Cape Lookout National Seashore is located in the central coastal area of North Carolina between Beaufort and Ocracoke Inlets. Barden Inlet and New Drum Inlet divide the park into three barrier islands. The northernmost island, North Core Banks, is approximately 39 km (24 miles) long, extending from Ocracoke Inlet to New Drum Inlet. South Core Banks extends southward from New Drum Inlet 40 km (25 miles) to the Cape Lookout Bight area. Both islands have a northeast-to-southwest orientation, exhibit a low-profile landscape and are made up of low dunes, shrub zone, and saltmarsh. The third island, Shackleford Banks, is 14 km (9 miles) long and has an east-west orientation with a higher dune system, isolated freshwater marshes, and approximately 36 ha (89 acres) of maritime forest.

Ornithological Summary

Two-thirds of the nesting pairs of Piping Plovers in NC nest within Cape Lookout National Seashore. The Park is also an important wintering and migratory site for Piping Plovers. Portsmouth flats, a 3 mile by 1.5 mile expanse of sand and mud flats provides a migratory stop for thousands of shorebirds (Criteria 3). The beaches have a long history of use by nesting colonial waterbirds and other beach-nesting birds such as Willets and American Oystercatchers.

Conservation Issues

Off-road vehicles, recreational overuse, disturbance to birds, introduced animals, predators.

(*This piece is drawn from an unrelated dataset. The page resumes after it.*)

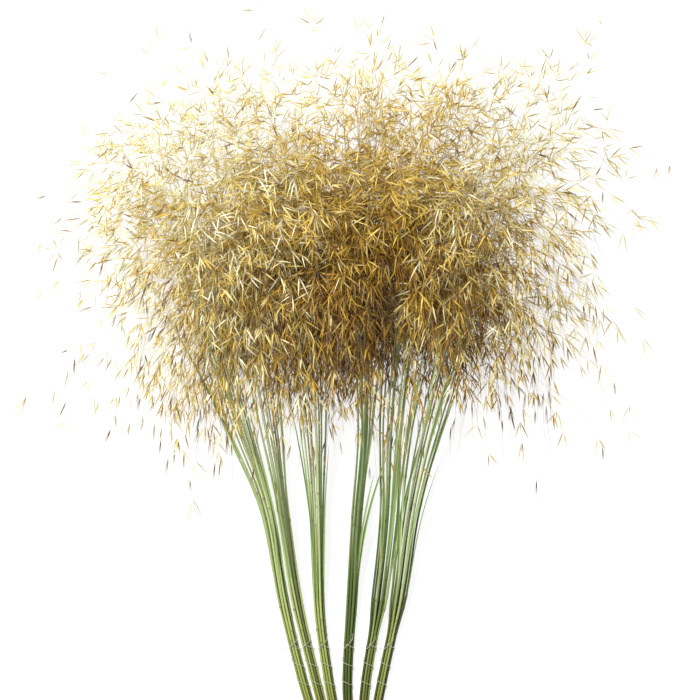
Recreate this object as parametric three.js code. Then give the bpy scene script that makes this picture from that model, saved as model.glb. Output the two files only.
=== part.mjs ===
// A bundle of cut giant feather grass lying on its side: six tied bunches of nine stems each.
// Millimetres, +Z up. The cut ends are towards -Y, the airy heads towards +Y, and the bundle lies
// on z = 0. Places along the bundle are counted from the cut ends, and every mesh is then set
// back by MIDDLE, so that the origin is under the middle of the whole bundle.
import * as THREE from 'three';

// Bunches, left to right. x is the middle of the bunch at each of the SPREAD_STATIONS along y,
// and opening is how many times its packed width it has at each of the OPENING_STATIONS. foot is
// where its heads begin and tip is where they end, both measured along y.
const SPREAD_STATIONS = [0, 95, 266, 418, 608, 1250];
const OPENING_STATIONS = [0, 190, 266, 418, 608, 1250];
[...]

The number of people using the Cape Lookout National Seashore is a key concern. Off-road vehicle traffic, unleashed pets, and human disturbance of nesting, foraging, and resting birds are primary issues. These disturbances can have a significant impact on populations of waterbirds and shorebirds. Further strict measures to protect nesting waterbirds and shorebirds from human disturbances are needed. Migrating and wintering shorebirds face chronic threats from unregulated vehicle use and human disturbance. Sea level rise has resulted in erosion and loss of habitat and how the National Park Service responds to this threat in the future will influence the quantity and quality of remaining habitat.

Ownership

The site is managed and protected by the National Park Service.

Habitat

barrier beach/dune, saltmarsh, sandflat/mudflat, maritime forest

Land Use

Conservation, recreation and tourism, fishing, hunting.